Thanks to search operations, many horrifying facts have been uncovered and new evidence of terrible crimes has been discovered over the past three years.

“The German fascist invaders and their accomplices spared no one: either children, or the elderly, or women. In this exhibit we see fragments of shoes found at the excavation site in Ivanovshchina Forest in Logoisk District, Minsk Oblast. In that pit of about 80 meters in diameter we found bone remains belonging to at least 1,021 people. The most horrifying thing is that we found skeletal remains of children and women. We had to remove the bone remains with our own hands. It was really hard to do this emotionally because we understood we were touching history. It was hard to imagine what happened in that place 80 years ago: people waiting for their death near the pit. People were brought to the edge of the pit, forced to their knees and shot dead. Those who were wounded were simply buried alive,” Sergei Shikunets said.

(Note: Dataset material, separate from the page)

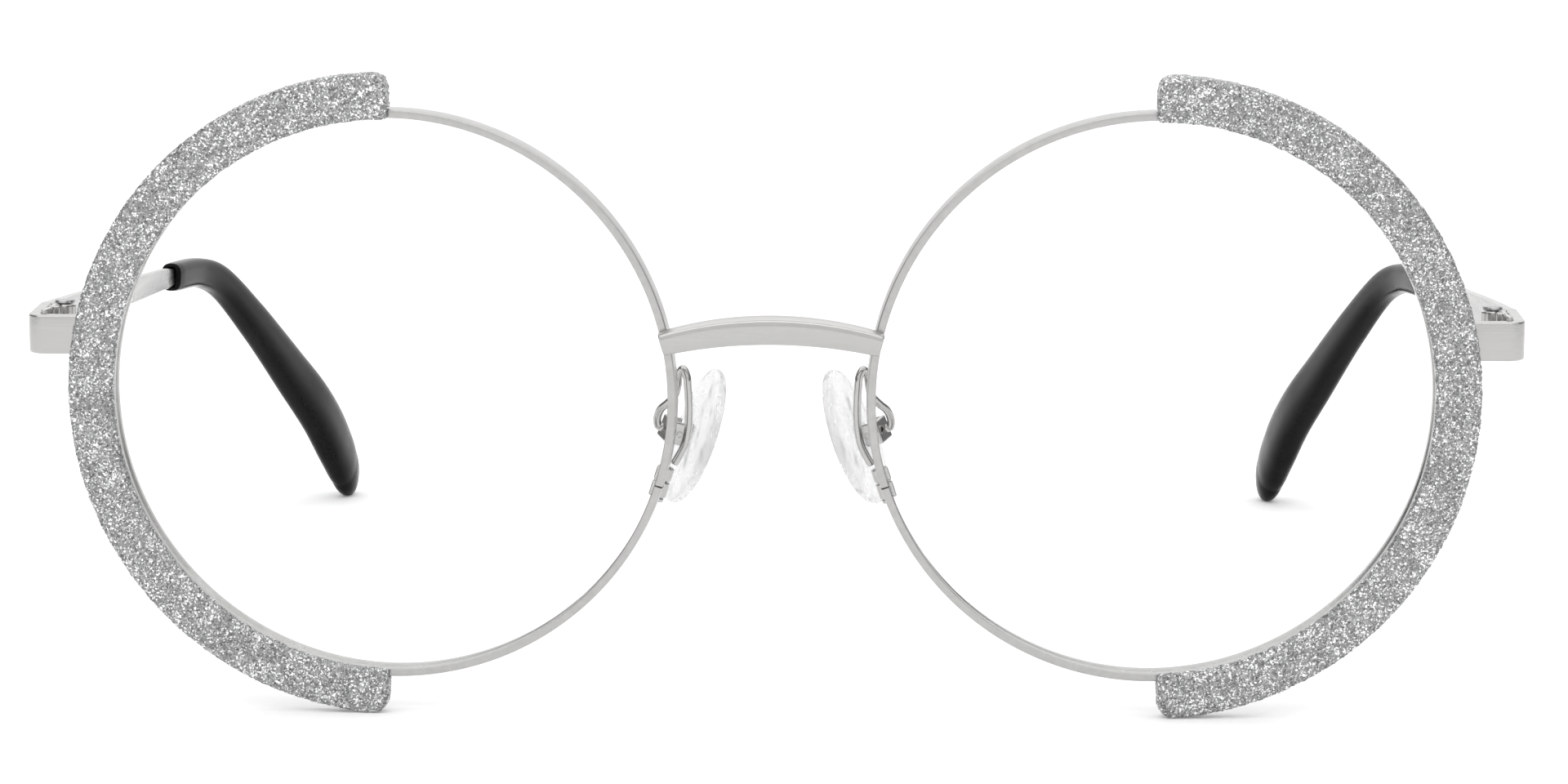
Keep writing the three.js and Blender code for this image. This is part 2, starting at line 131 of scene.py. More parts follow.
def round_poly(pts, r, seg=4):
    """A closed polygon with its corners rounded. r is one radius or one for each corner."""
    pts = np.asarray(pts, float)
    n = len(pts)
    rr = [r] * n if np.isscalar(r) else list(r)
    out = []
    for i in range(n):
        a, b, c = pts[i - 1], pts[i], pts[(i + 1) % n]
        if rr[i] <= 0:
            out.append(b)
            continue
        u, v = a - b, c - b
        lu, lv = np.linalg.norm(u), np.linalg.norm(v)
        u, v = u / lu, v / lv
        ang = math.acos(max(-1, min(1, u @ v)))
        d = min(rr[i] / math.tan(ang / 2), 0.46 * lu, 0.46 * lv)
        rad_ = d * math.tan(ang / 2)
        cen = b + unit(u + v) * rad_ / math.sin(ang / 2)
        s, e = b + u * d - cen, b + v * d - cen
        tot = math.acos(max(-1, min(1, (s @ e) / (rad_ * rad_))))
        sg = 1 if (s[0] * e[1] - s[1] * e[0]) > 0 else -1
        for k in range(seg + 1):
            w = sg * tot * k / seg
            cw, sw = math.cos(w), math.sin(w)
            out.append(cen + np.array([s[0] * cw - s[1] * sw, s[0] * sw + s[1] * cw]))
    return np.array(out)


def rrect(w, h, r, seg=4):
    return round_poly([(-w / 2, -h / 2), (w / 2, -h / 2), (w / 2, h / 2), (-w / 2, h / 2)], r, seg)


def skin(rings, closed=False, caps=True):
    """Faces between equal rings of points."""
    n, k = len(rings), len(rings[0])
    V = np.vstack(rings)
    F = []
    for i in range(n if closed else n - 1):
        a, b = i * k, ((i + 1) % n) * k
        for j in range(k):
            j2 = (j + 1) % k
            F.append((a + j, a + j2, b + j2, b + j))
    if caps and not closed:
        F.append(tuple(range(k))[::-1])
        F.append(tuple(range((n - 1) * k, n * k)))
    return V, F


def lathe(section, n=96, a0=None, a1=None):
    """[r, y] points round the Y axis. With a0 and a1, an open arc with end caps."""
    sec = np.asarray(section, float)
    full = a0 is None
    aa = np.linspace(0, 2 * math.pi, n, endpoint=False) if full else np.linspace(a0, a1, n)
    rings = [np.c_[sec[:, 0] * math.cos(a), sec[:, 1], sec[:, 0] * math.sin(a)] for a in aa]
    return skin(rings, closed=full)


def pin(profile, n=48):
    """[r, z] profile from axis to axis, turned round Z."""
    V, F = [], []
    prof = [(r, z) for r, z in profile]
    idx = []
    for r, z in prof:
        if r < 1e-6:
            idx.append([len(V)])
            V.append((0, 0, z))
        else:
            idx.append(list(range(len(V), len(V) + n)))
            V += [(r * math.cos(2 * math.pi * k / n), r * math.sin(2 * math.pi * k / n), z) for k in range(n)]
    for a, b in zip(idx, idx[1:]):
        for k in range(n):
            k2 = (k + 1) % n
            if len(a) == 1 and len(b) == 1:
                continue
            if len(a) == 1:
                F.append((a[0], b[k2], b[k]))
            elif len(b) == 1:
                F.append((a[k], a[k2], b[0]))
            else:
                F.append((a[k], a[k2], b[k2], b[k]))
    return np.array(V), F


def hollow(r0, r1, z0, z1, bev=0.12, n=48):
    """A short tube round Z with bevelled edges."""
    sec = round_poly([(r0, z0), (r1, z0), (r1, z1), (r0, z1)], [0.04, bev, bev, 0.04], 3)
    rings = []
    for k in range(n):
        a = 2 * math.pi * k / n
        rings.append(np.c_[sec[:, 0] * math.cos(a), sec[:, 0] * math.sin(a), sec[:, 1]])
    return skin(rings, closed=True)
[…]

Thousands of concentration camp prisoners have shared their memories. Their stories leave no one indifferent. We would like to tell you about the fate of one girl - Emilia Kopytok. She, a 10-year-old red-haired girl then, called Squirrel by her loving parents, went through six concentration camps. And she survived! The child saw baths with human fat from which soap was made, saw little children and their mothers brutally murdered. Is it possible to forgive such things? Is it possible to forget?

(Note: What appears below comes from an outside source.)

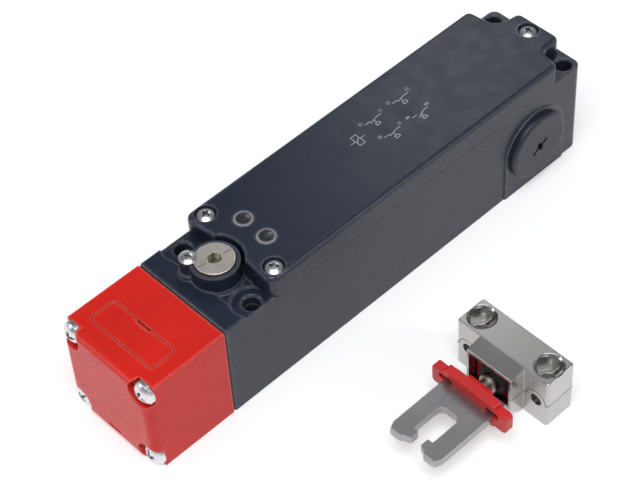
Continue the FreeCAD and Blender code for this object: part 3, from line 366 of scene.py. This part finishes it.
SLOT_NODES = {
    "body_plastic": ["housing", "cover"],
    "plug_plastic": ["conduit_plugs"],
    "red_plastic": ["head_housing", "end_slot_plug", "top_slot_plug"],
    "dark_red_plastic": ["joint_carrier"],
    "flange_red": ["tongue_flange"],
    "inner_plastic": ["contact_block", "rod_guide", "push_rod"],
    "clear_lens": ["led_lenses"],
    "led_epoxy": ["leds"],
    "board_green": ["led_board"],
    "black_rubber": ["cover_gasket", "head_gasket", "conduit_seals", "release_o_ring", "joint_bellows"],
    "plated_screw": ["cover_screws", "head_screws", "release_retaining_screw", "terminal_screws",
                     "earth_screw", "adjusting_screws"],
    "nickel_brass": ["release_spindle", "stem_ring"],
    "nickel_die_cast": ["actuator_base_lower", "actuator_base_upper"],
    "stainless": ["tongue"],
    "steel_pin": ["rotor_axle", "lock_bolt", "solenoid_core"],
    "spring_steel": ["rod_spring", "core_spring", "release_clip"],
    "sintered_steel": ["tongue_rotor", "release_cam"],
    "plated_sheet": ["solenoid_frame", "terminal_clamps"],
    "brass_contact": ["contact_bridges", "fixed_contacts"],
    "coil_winding": ["solenoid_coil"],
}


def coated(name, mesh, look_name):
    """A new object of one material."""
    mesh.materials.append(looks[look_name])
    return linked(name, mesh)


def dress_nodes():
    """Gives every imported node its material, and stops where one has none."""
    dressed = set()
    for slot, names in SLOT_NODES.items():
        for name in names:
            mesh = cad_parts[name].data
            mesh.materials.clear()
            mesh.materials.append(looks[slot])
            dressed.add(name)
    bare = set(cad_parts) - dressed
    if bare:
        raise ValueError("no material for " + ", ".join(sorted(bare)))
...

“When we were allowed to get off carriages, I saw a forest, German guards and German shepherd dogs. And a huge bonfire. Nearby there was another train full of Jews. The Jews were also getting off train, and mothers were carrying small children in their arms. They were all very pretty and curly-haired. These children were grabbed and thrown into the bonfire. The mothers who ran after their children screaming were bayoneted and thrown into the fire too. There was terrible screaming, terrible howling, terrible crying, terrible barking of dogs. The bonfire was burning like a candle,” Emilia Kopytok said.

Belarusians are a strong nation. Strong because they never forget. Strong because they are ready to forgive. But is it really a time to forgive?